From the listing below, return each line that includes "scene".

◆ DATASET EXCERPTS:
--- START ---
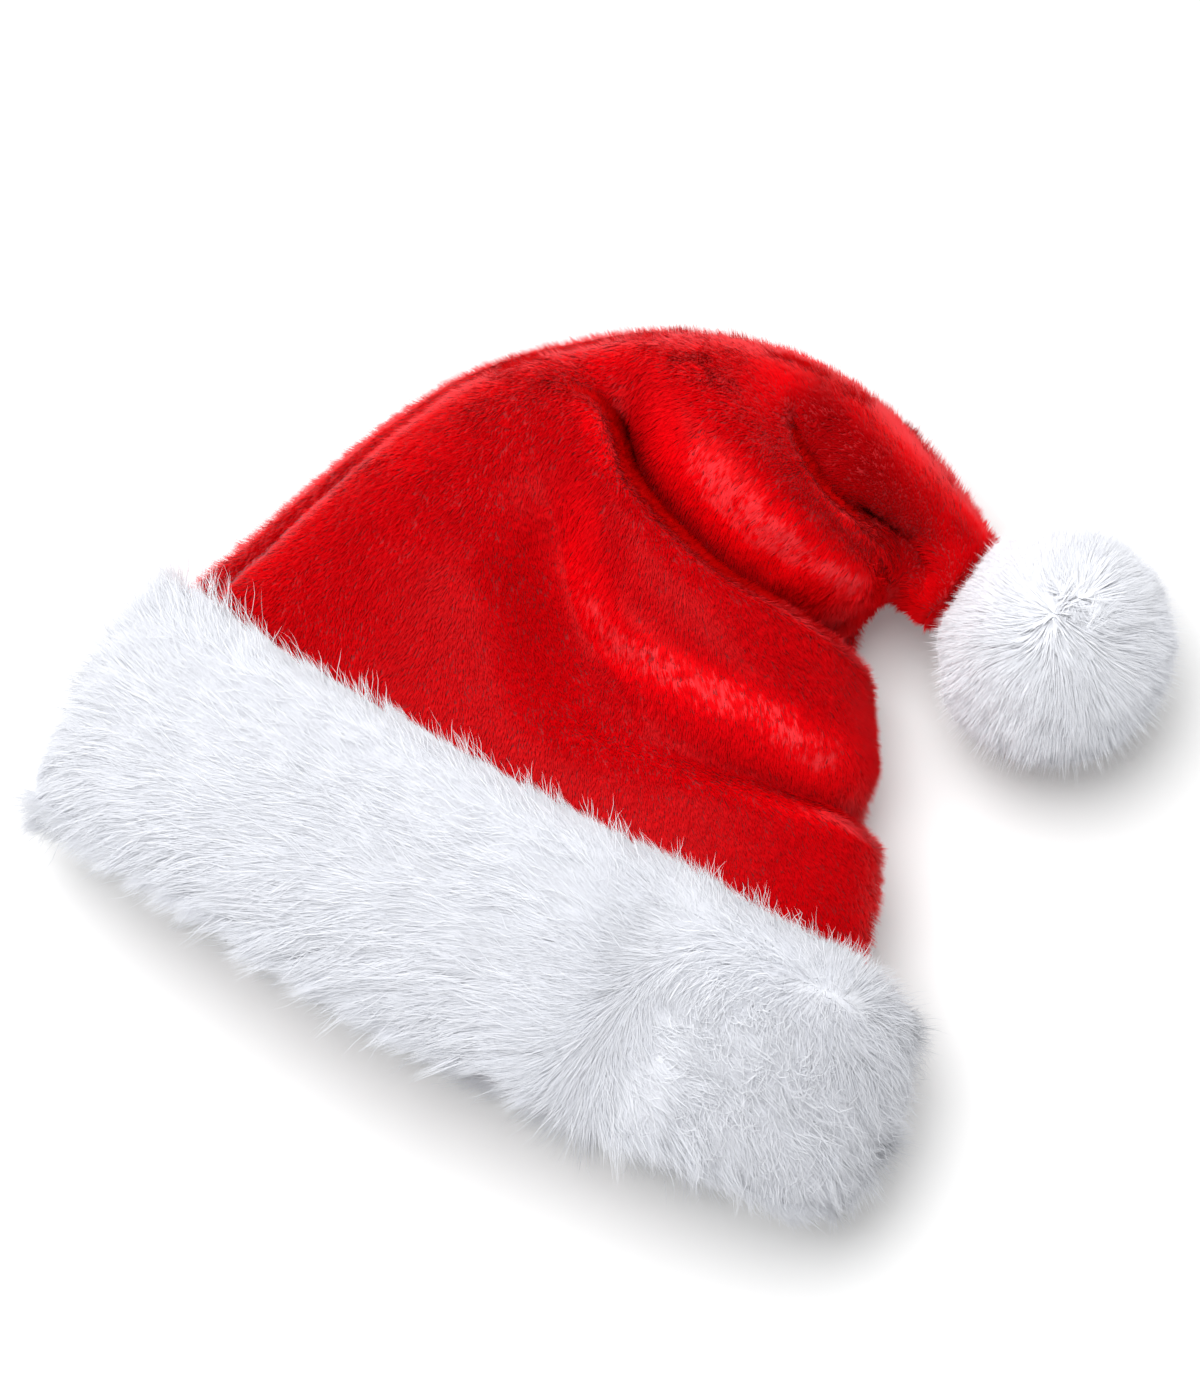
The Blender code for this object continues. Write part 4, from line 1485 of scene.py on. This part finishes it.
--- END ---
--- START ---
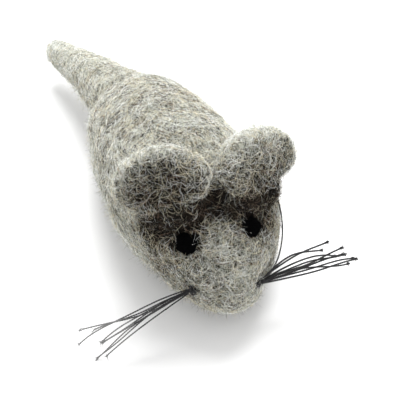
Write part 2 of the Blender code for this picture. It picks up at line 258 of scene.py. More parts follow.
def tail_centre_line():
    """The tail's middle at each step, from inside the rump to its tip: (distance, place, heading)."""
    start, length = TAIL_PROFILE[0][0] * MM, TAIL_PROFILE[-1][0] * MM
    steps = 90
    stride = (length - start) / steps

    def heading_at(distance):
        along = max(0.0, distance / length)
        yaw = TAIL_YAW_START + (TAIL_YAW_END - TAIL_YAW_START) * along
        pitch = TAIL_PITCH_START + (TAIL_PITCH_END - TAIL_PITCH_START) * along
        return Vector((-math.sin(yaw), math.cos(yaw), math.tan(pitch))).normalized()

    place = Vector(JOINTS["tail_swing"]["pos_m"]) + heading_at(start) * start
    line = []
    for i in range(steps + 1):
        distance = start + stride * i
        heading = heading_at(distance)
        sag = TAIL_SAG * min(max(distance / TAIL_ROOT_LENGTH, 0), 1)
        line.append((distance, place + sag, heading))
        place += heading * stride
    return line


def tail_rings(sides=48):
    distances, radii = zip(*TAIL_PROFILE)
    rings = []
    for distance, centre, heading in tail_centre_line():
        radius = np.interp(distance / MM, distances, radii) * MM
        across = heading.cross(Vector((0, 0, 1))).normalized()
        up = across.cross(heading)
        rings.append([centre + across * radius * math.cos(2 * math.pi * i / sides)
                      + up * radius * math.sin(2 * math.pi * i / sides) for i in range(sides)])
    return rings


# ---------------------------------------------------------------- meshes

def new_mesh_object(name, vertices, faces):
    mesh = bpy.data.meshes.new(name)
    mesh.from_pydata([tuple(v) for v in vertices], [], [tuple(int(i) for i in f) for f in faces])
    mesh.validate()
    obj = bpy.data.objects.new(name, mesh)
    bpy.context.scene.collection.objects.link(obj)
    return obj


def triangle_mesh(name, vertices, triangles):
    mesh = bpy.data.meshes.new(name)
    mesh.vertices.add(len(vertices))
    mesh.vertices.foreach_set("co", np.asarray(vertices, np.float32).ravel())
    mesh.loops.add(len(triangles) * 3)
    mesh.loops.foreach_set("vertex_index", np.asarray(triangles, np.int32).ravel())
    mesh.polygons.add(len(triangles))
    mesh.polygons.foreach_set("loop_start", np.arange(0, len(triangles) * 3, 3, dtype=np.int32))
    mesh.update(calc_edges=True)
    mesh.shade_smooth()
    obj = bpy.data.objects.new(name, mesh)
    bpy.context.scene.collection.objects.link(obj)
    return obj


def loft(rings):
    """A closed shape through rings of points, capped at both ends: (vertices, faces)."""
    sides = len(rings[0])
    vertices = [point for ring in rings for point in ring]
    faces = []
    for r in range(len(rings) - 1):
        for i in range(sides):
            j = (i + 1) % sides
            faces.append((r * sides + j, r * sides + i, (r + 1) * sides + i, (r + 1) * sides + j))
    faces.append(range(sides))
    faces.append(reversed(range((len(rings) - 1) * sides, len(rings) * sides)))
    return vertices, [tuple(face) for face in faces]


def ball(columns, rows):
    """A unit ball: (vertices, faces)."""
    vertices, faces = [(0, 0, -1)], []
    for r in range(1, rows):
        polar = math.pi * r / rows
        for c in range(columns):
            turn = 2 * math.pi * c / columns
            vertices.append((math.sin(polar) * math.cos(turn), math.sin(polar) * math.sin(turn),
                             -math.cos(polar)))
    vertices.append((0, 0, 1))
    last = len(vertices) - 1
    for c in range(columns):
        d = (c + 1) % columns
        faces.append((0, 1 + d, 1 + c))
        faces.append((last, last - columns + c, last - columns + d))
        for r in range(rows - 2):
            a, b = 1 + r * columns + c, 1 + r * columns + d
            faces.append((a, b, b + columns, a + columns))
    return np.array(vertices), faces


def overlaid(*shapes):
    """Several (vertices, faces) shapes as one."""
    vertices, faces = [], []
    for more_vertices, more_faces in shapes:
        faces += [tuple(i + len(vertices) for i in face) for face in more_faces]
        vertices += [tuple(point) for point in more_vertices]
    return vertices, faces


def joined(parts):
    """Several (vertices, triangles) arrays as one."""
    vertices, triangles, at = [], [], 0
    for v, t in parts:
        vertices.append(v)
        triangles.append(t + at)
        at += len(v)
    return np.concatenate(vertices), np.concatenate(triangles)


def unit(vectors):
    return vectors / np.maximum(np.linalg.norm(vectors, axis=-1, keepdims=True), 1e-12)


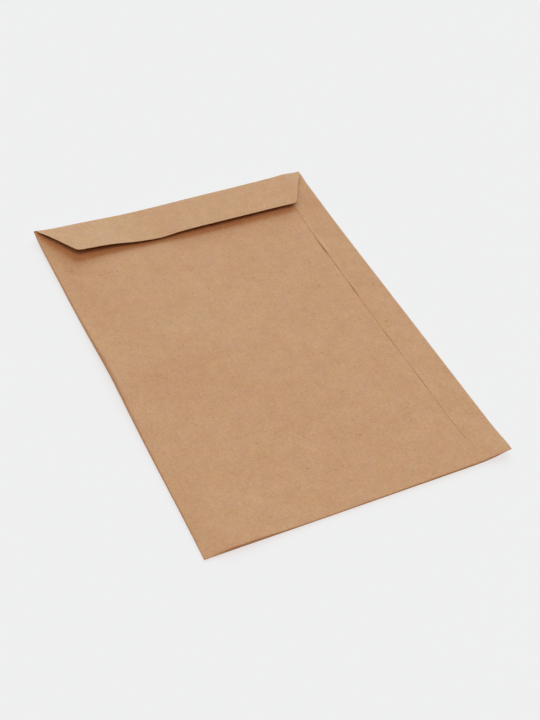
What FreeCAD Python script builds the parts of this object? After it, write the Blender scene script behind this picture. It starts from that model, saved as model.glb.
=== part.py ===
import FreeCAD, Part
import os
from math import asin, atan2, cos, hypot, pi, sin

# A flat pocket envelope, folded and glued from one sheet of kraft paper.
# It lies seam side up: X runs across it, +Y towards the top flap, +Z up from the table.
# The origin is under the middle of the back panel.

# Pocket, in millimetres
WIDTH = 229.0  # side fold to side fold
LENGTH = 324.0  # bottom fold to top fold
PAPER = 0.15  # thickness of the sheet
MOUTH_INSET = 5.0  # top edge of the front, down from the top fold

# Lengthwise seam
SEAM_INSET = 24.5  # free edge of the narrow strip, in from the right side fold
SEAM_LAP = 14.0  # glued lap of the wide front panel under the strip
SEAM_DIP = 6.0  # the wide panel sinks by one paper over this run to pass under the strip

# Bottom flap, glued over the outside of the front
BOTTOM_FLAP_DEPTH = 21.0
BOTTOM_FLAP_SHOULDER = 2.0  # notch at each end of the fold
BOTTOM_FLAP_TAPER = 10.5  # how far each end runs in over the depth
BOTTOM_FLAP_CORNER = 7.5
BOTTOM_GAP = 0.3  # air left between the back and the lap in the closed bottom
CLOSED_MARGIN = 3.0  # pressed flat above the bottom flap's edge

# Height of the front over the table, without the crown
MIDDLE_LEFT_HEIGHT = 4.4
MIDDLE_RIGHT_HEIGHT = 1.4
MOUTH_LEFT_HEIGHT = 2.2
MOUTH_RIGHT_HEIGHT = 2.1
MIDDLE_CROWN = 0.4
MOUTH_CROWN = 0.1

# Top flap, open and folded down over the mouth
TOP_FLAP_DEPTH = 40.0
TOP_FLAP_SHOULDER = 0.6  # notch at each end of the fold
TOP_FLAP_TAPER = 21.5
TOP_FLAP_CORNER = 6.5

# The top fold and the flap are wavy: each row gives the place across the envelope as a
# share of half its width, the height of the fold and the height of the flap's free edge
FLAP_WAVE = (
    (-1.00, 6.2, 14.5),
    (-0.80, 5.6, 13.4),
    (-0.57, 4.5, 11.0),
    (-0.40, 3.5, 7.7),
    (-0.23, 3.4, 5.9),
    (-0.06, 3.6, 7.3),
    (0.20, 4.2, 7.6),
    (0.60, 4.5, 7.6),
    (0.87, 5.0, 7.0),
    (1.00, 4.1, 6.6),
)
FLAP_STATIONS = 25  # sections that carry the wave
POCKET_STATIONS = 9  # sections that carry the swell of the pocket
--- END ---
◆ EXERCISE OUTPUT:
The Blender code for this object continues. Write part 4, from line 1485 of scene.py on. This part finishes it.
Write part 2 of the Blender code for this picture. It picks up at line 258 of scene.py. More parts follow.
    bpy.context.scene.collection.objects.link(obj)
    bpy.context.scene.collection.objects.link(obj)
What FreeCAD Python script builds the parts of this object? After it, write the Blender scene script behind this picture. It starts from that model, saved as model.glb.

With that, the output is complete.